7. The 19th century saw a rash of extravagantly designed productions. The most over the top in the UK was probably Charles Kean’s 1856 production at the Princess’s Theatre, which employed the services of 90 tutu-wearing sprites for the finale. The show was also notable for casting an eight-year-old Ellen Terry as Puck.
8. A Midsummer Night’s Dream inspired the musician Felix Mendelssohn. He wrote Wedding March in 1842 and is from his Midsummer Night’s Dream incidental music. This wedding march is very popular to hear in weddings and is often played by using a church pipe organ. Interestingly Mendelssohn was just 17 when he wrote it.
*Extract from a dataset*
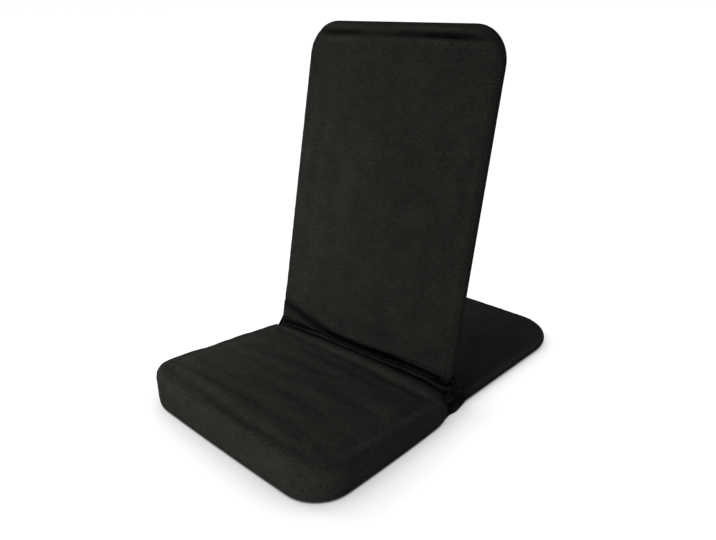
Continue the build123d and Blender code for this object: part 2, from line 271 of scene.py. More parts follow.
def newGroup(name, inputs, outputs):
    # Each input has its value, and None stands for a vector
    group = bpy.data.node_groups.new(name, "ShaderNodeTree")
    for label, value in inputs.items():
        kind = "NodeSocketVector" if value is None else "NodeSocketFloat"
        socket = group.interface.new_socket(name=label, in_out="INPUT", socket_type=kind)
        if value is not None:
            socket.default_value = value
    for label in outputs:
        group.interface.new_socket(name=label, in_out="OUTPUT", socket_type="NodeSocketFloat")
    return group, group.nodes.new("NodeGroupInput"), group.nodes.new("NodeGroupOutput")


def addNode(tree, kind, **settings):
    # The node's own properties and its sockets are set by name, and i0, i1 and so on are sockets by number
    node = tree.nodes.new(kind)
    for key, value in settings.items():
        if key in node.bl_rna.properties:
            setattr(node, key, value)
    for key, value in settings.items():
        if key in node.bl_rna.properties:
            continue
        numberedSocket = key[0] == "i" and key[1:].isdigit()
        socket = node.inputs[int(key[1:]) if numberedSocket else key.replace("_", " ")]
        if isinstance(value, bpy.types.NodeSocket):
            tree.links.new(value, socket)
        else:
            socket.default_value = value
    return node


def calc(tree, operation, *values, clamp=False):
    settings = {f"i{k}": value for k, value in enumerate(values)}
    return addNode(tree, "ShaderNodeMath", operation=operation, use_clamp=clamp, **settings).outputs[0]


def vectorCalc(tree, operation, *values):
    settings = {f"i{k}": value for k, value in enumerate(values)}
    return addNode(tree, "ShaderNodeVectorMath", operation=operation, **settings).outputs[0]


def noise(tree, vector, scale, detail=2.0, rough=0.5):
    settings = {"Vector": vector, "Scale": scale, "Detail": detail, "Roughness": rough}
    return addNode(tree, "ShaderNodeTexNoise", **settings).outputs[0]


def ranged(tree, value, low, high, outLow, outHigh):
    settings = {"Value": value, "From_Min": low, "From_Max": high, "To_Min": outLow, "To_Max": outHigh}
    return addNode(tree, "ShaderNodeMapRange", clamp=True, **settings).outputs[0]


def mixValue(tree, factor, first, second):
    return addNode(tree, "ShaderNodeMix", data_type="FLOAT", i0=factor, i2=first, i3=second).outputs[0]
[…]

9. The wedding march was very popular after the Princess Royal Victoria chose the music on her wedding on 25 January 1858 with Prince Frederick William of Prussia.
10. If you look at the traditional folklore, there is no name for a fairy queen. Shakespeare took the name Titania from Ovid’s Metamorphoses.
11. The two largest moons of Uranus are named after Titania and Oberon. In 1787, British astronomer William Herschel discovered the moons and named them after the King and Queen.
12. A Midsummer Night’s Dream has been the inspiration for classical ballets such as George Balanchine’s two-act ballet of the same name in 1962 and Frederick Ashton’s one-act ballet entitled The Dream in 1964.
13. Aside from in the title, the word ‘midsummer’ does not appear at all in the play.